Realisation set in. The phone had been left on the little stone wall up on top of the hill near the museum and church.

I told Tom I would wait for him....

He returned ten minutes later, phone in hand and watch on wrist. He forgot he had also taken his watch off and left both on the wall. Fortunately, the Italians are either honest or not dumb enough to be out in all this heat. Whatever the case may be, all's well that ends well.

I didn't think Tom would be interested in the 'choo choo' but he surprised me as we toddled back, now refreshed, to the main square to hitch a ride on a tourist train-like vehicle. The last time we had done something like this was in 2018 in Kilkee, so it's time we relived the experience in another place.

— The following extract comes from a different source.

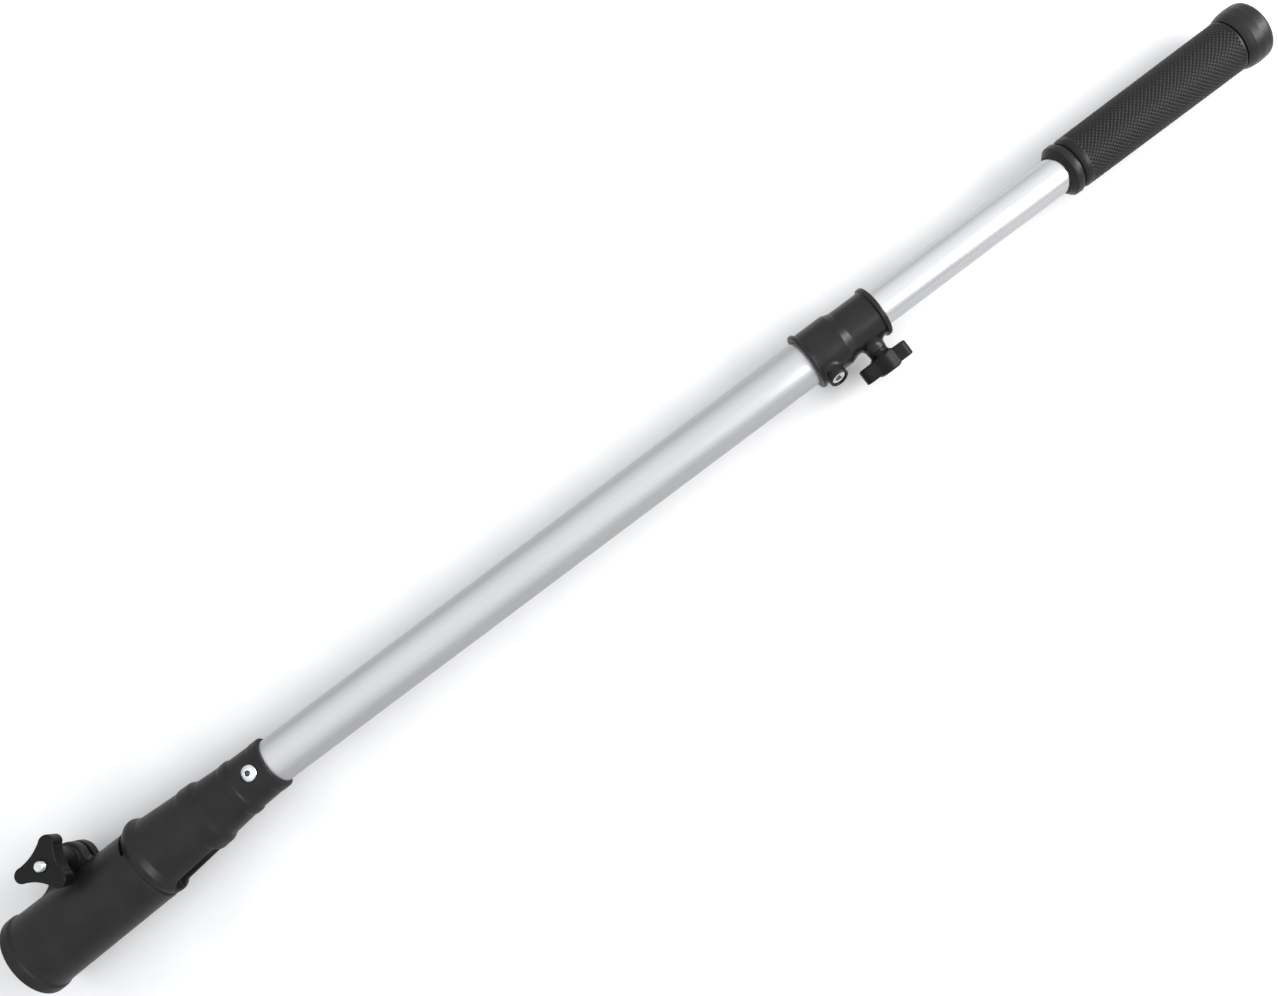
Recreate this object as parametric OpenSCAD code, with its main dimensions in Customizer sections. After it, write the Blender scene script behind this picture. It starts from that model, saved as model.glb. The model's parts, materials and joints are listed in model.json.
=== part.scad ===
// Telescopic tiller extension handle: a split clamp socket grips an outboard motor's tiller,
// an outer tube is riveted in the socket's neck, and an inner tube with a hand grip slides and
// turns in it until a tee-handled screw locks it. +X runs from the socket's mouth to the grip,
// +Y to the clamp's lugs, and +Z along the clamp bolt to its knob. The origin is the mouth's centre.

/* [Tiller socket] */
// Diameter of the bore that grips the motor's tiller
tiller_d = 39; // [34:0.5:40]
// Depth of the bore that grips the tiller
tiller_depth = 82.6; // [70:0.2:84]
// Outside diameter of the clamp sleeve near its mouth
sleeve_mouth_d = 46.2; // [45:0.1:47]
// Outside diameter of the clamp sleeve at its back
sleeve_back_d = 44.7; // [44:0.1:45.5]
// Diameter of the bead round the mouth
bead_d = 48.3; // [47.5:0.1:50]
// Width of the bead round the mouth
bead_w = 7; // [5:0.5:9]
// Gap between the two clamp lugs, and of the slot behind them
slot_gap = 3; // [2:0.5:4]
// Width of the relief slit that frees the clamp sleeve from the neck
relief_w = 1.7; // [1.2:0.1:2.2]
// Half of the angle that the relief slit covers, measured from the lugs
relief_half_angle = 68; // [50:1:80]

/* [Clamp lugs] */
// Distance of the clamp bolt from the mouth, along the socket
bolt_x = 48.2; // [46:0.1:50]
// Height of the clamp bolt above the socket's axis
bolt_y = 28.6; // [28.2:0.1:30]
// Radius of the rounded top of the lugs
lug_r = 10.2; // [9.5:0.1:12.5]
// Thickness over both lugs and the gap
lug_w = 16; // [15:0.5:17]

/* [Clamp bolt and knob] */
// Diameter of the clamp bolt, M6
bolt_d = 5.9; // [5.85:0.01:5.94]
// Length of the three-lobed knob, hub included
knob_h = 22; // [20:0.5:24]
// Thickness of the knob's lobes
knob_lobe_h = 10.5; // [9:0.5:12]
// Distance of a lobe's centre from the bolt
lobe_reach = 12; // [11:0.1:12.2]
// Radius of a lobe's tip
lobe_r = 4.5; // [4:0.1:4.6]
// Nearest that the knob's hollow sides come to the bolt
knob_waist = 8.6; // [8:0.1:9]
// Turn of the knob about the bolt when it is tight
knob_turn = 47; // [0:1:119]

/* [Neck] */
// Distance from the mouth to the end of the neck
neck_end = 171; // [168:0.1:178]
// Lift of the neck's axis towards the lugs
neck_lift = 1.4; // [0:0.1:2]
// Lean of the tubes away from the lugs, in degrees
pole_lean = 1.7; // [0:0.1:2.5]

/* [Tubes] */
// Outside diameter of the outer tube
outer_d = 27; // [27:0.1:27.2]
// Wall of the outer tube
outer_wall = 1.5; // [1.4:0.05:1.6]
// Outside diameter of the inner tube, the size that a handlebar grip fits
inner_d = 22; // [22:0.1:22.2]
// Wall of the inner tube
inner_wall = 1.2; // [1:0.1:1.5]
// Station where the outer tube starts inside the neck
outer_start = 97; // [94:0.5:100]
// Station where the outer tube ends inside the collar
outer_end = 562.4; // [550:0.1:563]
// Station where the inner tube starts inside the outer tube
inner_start = 300; // [295:0.5:320]

/* [Lock collar] */
// Station where the collar starts on the outer tube
collar_start = 538.6; // [530:0.1:539]
// Station where the collar ends on the inner tube
collar_end = 587.2; // [586:0.1:592]
// Diameter of the collar over the outer tube
collar_d = 31.6; // [31.2:0.1:32.5]
// Diameter of the collar over the inner tube
collar_nose_d = 28.3; // [27.5:0.1:29]
// Station of the tee-handled lock screw
lock_x = 574.3; // [571:0.1:575]
// Turn of the lock screw about the tubes, from the clamp knob's side
lock_turn = 102; // [80:1:120]
// Station of the collar's fixing screw
fix_x = 546.4; // [545:0.1:550]
// Turn of the fixing screw about the tubes, from the clamp knob's side
fix_turn = 72; // [50:1:75]

/* [Tee handle] */
// Length of the tee's bar
tee_len = 30.7; // [24:0.1:36]
// Width of the tee's bar
tee_w = 9; // [8:0.5:11]
// Height of the tee's bar
tee_h = 9.2; // [7:0.1:10]

/* [Grip] */
// Station where the grip starts on the inner tube
grip_start = 711.2; // [709:0.1:720]
// Diameter of the grip's front ring
grip_ring_d = 31.2; // [30:0.1:33]
// Width of the grip's front ring
grip_ring_w = 9.5; // [8:0.1:16]
// Length of the textured sleeve
sleeve_len = 109.7; // [100:0.1:120]
// Diameter of the textured sleeve at its front
sleeve_front_d = 30.6; // [29:0.1:31]
// Diameter of the textured sleeve at its back
sleeve_rear_d = 31.2; // [30:0.1:32]
// Largest diameter of the end cap
cap_d = 35.1; // [34:0.1:37]
// Length of the end cap that shows
cap_len = 16.8; // [16:0.1:20]

/* [Hidden] */
$fn = 96;

fit = 0.05;                             // radial gap of pieces that are assembled or run together
clear = 0.3;                            // radial gap of faces that pass without touching
lap = 1;                                // how far a cutter passes the face that it opens

// Socket stations and radii
tiller_r = tiller_d / 2;
mouth_chamfer = 1.5;
bead_round = 1.4;
sleeve_end = tiller_depth - relief_w + 0.3;
web_end = outer_start;
drain_r = 9;
ring_start = tiller_depth + 0.8;
ring_end = ring_start + 9.2;
ring_r = 24.1;
neck_root_r = 21.5;
neck_mid_r = 19.6;
boss_x = 119.6;                         // the neck's middle ring
boss_r = 20.3;
boss_end = 128;
waist_root_r = 17.7;
waist_r = 16.7;
band_x = 146.2;                         // the small ring before the rivets
band_r = 17;
band_end = 150.3;
tail_r = 15.7;
lip_x = 165.6;
lip_r = 15.8;
pocket_start = 88;
pocket_len = 31;
pocket_w = 11.6;
pocket_depth = 4.5;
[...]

At €6, it was a steal! We take off! And no, we are not the only adult couple taking childish pleasure in this summer activity. Along the promenade briefly before our driver takes us up into the steep one-way hills we pass mansions that have been abandoned and ones that are inhabited with magnificent gardens. Despite the heat, mowers and whipper-snippers are trimming back summer growth. We glimpse the lake and the Borromean Islands from this height before turning and taking us past the Path of Picasass, which is an outdoor extension to the museum. I am content to let the driver take us all over town, but I would like to have had the opportunity to disembark when we came out onto the main road, which we would need to pass a little later when we return to the hotel.

It's time for a coffee, and no sooner are we sitting down with our cappuccinos, the skies open. Rain teems down whilst lightning and thunder provide a light and sound show.

We eventually make it back to the hotel, without getting too wet, and sink into our room for a rest after such an eventful day. Tom falls asleep whilst I download photos, and bring my notes up to date.

Then the lights go out for an hour.

It cools slightly.


It's time to meet the others on our tour for a drink before doing the big repack for the next leg of our Italian adventure.